Aim of the exercise: Begin with the line containing "# The waisted" and end with the line containing "bpy.context.scene.collection.objects.link(empty)"; set down that block verbatim and nothing else.

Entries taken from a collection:

┄┄┄┄┄┄

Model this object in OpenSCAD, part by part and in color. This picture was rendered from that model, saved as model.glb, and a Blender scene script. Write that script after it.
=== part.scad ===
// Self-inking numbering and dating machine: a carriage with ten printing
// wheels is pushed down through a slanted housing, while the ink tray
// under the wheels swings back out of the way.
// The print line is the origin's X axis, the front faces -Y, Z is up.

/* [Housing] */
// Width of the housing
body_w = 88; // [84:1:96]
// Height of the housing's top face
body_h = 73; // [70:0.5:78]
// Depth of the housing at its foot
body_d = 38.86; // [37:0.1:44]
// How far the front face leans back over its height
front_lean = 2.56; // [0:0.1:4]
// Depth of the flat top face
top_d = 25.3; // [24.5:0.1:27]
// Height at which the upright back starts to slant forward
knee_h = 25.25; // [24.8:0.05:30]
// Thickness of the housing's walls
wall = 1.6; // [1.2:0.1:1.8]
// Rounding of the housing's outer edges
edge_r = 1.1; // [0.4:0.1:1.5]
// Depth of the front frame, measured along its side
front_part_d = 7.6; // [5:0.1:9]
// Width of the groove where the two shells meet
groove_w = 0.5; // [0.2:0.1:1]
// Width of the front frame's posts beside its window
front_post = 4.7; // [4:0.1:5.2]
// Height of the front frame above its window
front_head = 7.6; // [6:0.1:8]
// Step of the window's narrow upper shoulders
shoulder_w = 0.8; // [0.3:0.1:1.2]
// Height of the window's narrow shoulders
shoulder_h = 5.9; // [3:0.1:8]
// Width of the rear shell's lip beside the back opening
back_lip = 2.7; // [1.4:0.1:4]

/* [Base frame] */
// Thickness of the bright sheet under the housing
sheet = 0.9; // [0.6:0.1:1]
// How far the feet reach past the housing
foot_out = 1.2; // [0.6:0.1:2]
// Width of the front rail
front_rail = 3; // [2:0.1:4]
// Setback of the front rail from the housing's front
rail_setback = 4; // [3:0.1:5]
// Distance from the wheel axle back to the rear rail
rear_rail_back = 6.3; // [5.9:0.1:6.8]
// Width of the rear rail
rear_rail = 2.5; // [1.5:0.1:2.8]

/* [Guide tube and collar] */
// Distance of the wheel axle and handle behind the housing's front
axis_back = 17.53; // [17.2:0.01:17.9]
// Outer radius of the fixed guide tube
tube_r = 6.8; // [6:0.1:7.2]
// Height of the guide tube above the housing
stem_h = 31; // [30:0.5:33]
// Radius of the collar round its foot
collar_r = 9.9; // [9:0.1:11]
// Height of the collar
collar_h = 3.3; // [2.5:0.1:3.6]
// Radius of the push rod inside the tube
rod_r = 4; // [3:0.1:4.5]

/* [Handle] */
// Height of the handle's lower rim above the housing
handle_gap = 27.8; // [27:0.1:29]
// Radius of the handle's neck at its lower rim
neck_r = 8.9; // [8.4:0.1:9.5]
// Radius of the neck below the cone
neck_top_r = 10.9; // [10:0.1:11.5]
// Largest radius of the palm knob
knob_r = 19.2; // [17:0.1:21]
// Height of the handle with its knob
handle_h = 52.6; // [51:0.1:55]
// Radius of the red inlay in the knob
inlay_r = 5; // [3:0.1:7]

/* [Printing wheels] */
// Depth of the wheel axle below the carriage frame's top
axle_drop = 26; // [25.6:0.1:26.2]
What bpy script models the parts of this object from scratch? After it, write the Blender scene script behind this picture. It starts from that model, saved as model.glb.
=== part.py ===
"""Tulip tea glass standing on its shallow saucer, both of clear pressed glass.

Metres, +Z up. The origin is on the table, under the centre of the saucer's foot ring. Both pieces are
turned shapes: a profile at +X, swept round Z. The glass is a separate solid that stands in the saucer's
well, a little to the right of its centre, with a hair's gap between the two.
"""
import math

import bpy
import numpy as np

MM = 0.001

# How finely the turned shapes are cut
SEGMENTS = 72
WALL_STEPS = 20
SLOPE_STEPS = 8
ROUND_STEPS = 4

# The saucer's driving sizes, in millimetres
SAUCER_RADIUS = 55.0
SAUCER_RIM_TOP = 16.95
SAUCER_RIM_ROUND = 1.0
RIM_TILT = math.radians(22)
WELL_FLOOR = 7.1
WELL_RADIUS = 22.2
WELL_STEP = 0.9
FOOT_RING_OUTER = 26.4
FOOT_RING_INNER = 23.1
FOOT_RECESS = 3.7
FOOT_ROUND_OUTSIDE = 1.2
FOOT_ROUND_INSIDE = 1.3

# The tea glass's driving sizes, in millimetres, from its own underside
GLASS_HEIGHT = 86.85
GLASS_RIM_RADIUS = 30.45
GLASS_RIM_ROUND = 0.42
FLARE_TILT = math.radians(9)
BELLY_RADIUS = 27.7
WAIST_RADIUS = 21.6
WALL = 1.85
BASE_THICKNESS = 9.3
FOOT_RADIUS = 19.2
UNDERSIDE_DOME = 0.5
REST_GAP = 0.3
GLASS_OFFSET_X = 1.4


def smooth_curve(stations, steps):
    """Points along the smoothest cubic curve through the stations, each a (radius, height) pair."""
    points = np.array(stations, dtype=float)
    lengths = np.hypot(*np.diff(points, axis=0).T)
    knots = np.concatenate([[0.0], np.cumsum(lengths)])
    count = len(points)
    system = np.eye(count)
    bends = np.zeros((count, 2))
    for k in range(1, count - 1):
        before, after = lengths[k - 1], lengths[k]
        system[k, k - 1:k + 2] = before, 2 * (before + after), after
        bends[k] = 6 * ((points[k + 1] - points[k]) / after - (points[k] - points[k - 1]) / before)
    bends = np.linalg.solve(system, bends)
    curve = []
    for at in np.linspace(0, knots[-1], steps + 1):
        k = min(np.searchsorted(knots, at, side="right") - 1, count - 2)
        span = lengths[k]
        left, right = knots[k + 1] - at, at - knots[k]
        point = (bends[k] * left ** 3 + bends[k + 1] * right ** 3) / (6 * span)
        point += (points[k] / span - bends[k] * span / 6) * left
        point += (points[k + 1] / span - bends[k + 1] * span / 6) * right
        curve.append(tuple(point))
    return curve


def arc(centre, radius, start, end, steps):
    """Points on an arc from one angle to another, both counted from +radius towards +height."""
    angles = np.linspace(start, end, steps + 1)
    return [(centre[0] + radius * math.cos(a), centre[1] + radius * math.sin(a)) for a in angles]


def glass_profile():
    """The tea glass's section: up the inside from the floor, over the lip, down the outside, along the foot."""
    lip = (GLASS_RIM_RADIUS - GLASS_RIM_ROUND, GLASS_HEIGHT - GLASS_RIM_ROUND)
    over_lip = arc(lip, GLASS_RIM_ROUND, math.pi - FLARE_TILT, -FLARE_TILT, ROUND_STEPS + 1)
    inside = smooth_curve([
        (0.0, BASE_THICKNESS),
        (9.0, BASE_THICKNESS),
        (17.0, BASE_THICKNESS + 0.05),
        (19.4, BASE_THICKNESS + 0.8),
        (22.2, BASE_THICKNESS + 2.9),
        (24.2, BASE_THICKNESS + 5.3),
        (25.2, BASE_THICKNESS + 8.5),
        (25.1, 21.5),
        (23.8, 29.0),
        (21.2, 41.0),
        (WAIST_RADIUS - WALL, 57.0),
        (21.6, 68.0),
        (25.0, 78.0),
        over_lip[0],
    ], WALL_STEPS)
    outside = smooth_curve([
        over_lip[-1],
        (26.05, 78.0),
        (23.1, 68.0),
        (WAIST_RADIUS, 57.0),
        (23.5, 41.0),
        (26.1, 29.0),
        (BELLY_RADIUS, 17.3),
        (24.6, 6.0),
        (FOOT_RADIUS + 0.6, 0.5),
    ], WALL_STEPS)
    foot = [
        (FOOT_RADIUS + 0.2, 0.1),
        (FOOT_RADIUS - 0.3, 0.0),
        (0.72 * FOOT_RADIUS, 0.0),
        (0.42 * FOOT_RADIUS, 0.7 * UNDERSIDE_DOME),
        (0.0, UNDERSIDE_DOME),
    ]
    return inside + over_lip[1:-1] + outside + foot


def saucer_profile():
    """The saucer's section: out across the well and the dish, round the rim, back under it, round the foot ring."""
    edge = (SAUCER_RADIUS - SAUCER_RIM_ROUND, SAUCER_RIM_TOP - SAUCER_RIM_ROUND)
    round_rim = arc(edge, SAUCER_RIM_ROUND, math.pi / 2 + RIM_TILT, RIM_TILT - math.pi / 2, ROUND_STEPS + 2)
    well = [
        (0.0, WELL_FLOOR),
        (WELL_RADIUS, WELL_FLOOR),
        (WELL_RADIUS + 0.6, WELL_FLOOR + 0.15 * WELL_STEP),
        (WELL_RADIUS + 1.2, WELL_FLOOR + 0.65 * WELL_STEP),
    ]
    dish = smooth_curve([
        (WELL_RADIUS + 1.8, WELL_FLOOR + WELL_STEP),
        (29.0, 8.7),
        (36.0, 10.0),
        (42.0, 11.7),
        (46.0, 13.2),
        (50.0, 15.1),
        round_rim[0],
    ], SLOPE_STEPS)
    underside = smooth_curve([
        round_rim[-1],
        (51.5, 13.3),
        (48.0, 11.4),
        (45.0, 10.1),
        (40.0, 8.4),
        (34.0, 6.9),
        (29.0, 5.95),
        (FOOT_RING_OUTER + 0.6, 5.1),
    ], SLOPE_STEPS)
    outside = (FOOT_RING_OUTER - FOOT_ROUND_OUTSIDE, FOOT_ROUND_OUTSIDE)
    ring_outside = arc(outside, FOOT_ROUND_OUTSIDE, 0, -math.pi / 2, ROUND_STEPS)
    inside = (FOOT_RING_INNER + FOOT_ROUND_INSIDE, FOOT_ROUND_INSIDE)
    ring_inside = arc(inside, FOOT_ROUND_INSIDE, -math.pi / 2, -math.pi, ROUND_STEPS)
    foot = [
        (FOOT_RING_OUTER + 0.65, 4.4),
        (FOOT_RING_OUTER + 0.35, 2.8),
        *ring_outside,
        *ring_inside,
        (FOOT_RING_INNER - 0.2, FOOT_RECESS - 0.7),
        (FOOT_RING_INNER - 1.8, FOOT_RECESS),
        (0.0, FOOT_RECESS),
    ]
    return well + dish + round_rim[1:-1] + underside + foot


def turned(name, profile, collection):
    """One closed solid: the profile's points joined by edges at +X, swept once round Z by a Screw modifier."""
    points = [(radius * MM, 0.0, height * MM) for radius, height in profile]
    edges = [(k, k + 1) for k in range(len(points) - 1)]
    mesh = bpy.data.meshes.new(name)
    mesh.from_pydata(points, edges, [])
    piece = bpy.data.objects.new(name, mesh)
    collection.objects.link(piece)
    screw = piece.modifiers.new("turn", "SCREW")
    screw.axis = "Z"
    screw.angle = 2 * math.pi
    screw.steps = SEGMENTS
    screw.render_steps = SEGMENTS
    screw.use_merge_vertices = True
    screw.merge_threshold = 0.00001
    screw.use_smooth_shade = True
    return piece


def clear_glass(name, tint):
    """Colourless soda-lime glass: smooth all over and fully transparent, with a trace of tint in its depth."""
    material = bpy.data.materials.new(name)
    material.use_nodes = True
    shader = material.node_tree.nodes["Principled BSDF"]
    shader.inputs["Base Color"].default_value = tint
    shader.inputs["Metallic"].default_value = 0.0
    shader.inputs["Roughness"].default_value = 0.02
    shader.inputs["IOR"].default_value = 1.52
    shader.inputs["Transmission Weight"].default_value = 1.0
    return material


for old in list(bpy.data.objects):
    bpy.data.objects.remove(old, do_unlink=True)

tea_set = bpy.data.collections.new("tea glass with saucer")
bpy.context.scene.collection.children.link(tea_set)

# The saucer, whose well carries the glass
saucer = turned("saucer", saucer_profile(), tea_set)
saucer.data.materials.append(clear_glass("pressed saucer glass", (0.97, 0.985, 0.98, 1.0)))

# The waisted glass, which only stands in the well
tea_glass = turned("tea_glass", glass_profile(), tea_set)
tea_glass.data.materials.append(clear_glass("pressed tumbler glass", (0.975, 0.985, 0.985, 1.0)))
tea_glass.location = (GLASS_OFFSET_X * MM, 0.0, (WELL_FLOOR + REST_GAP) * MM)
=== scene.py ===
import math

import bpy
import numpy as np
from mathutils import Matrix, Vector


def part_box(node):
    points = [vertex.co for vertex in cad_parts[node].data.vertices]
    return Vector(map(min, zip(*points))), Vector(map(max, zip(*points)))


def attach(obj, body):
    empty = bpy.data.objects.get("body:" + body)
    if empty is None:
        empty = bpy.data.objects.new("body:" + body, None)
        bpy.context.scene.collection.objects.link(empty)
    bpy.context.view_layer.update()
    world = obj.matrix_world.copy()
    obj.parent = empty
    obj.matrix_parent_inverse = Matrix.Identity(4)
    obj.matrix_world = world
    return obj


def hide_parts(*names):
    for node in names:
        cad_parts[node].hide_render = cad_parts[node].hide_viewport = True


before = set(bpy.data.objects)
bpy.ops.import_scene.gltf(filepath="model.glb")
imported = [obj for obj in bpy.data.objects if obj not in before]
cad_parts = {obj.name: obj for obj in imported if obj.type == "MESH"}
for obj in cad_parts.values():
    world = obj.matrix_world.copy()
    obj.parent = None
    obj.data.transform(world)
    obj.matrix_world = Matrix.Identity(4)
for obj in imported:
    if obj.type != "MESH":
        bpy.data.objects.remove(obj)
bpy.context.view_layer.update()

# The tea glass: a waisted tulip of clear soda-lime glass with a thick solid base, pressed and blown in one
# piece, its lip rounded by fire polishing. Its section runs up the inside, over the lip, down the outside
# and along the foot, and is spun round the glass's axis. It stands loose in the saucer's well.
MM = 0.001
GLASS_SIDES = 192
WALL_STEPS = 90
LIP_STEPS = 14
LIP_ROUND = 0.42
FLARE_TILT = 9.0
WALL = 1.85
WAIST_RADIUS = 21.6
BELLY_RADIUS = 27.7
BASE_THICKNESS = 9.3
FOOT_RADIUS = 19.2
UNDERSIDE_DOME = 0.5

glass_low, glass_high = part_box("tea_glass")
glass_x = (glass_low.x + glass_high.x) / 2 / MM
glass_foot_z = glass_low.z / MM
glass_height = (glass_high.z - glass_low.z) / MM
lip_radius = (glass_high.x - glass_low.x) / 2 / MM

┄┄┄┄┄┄

Response:
# The waisted glass, which only stands in the well
tea_glass = turned("tea_glass", glass_profile(), tea_set)
tea_glass.data.materials.append(clear_glass("pressed tumbler glass", (0.975, 0.985, 0.985, 1.0)))
tea_glass.location = (GLASS_OFFSET_X * MM, 0.0, (WELL_FLOOR + REST_GAP) * MM)
=== scene.py ===
import math

import bpy
import numpy as np
from mathutils import Matrix, Vector


def part_box(node):
    points = [vertex.co for vertex in cad_parts[node].data.vertices]
    return Vector(map(min, zip(*points))), Vector(map(max, zip(*points)))


def attach(obj, body):
    empty = bpy.data.objects.get("body:" + body)
    if empty is None:
        empty = bpy.data.objects.new("body:" + body, None)
        bpy.context.scene.collection.objects.link(empty)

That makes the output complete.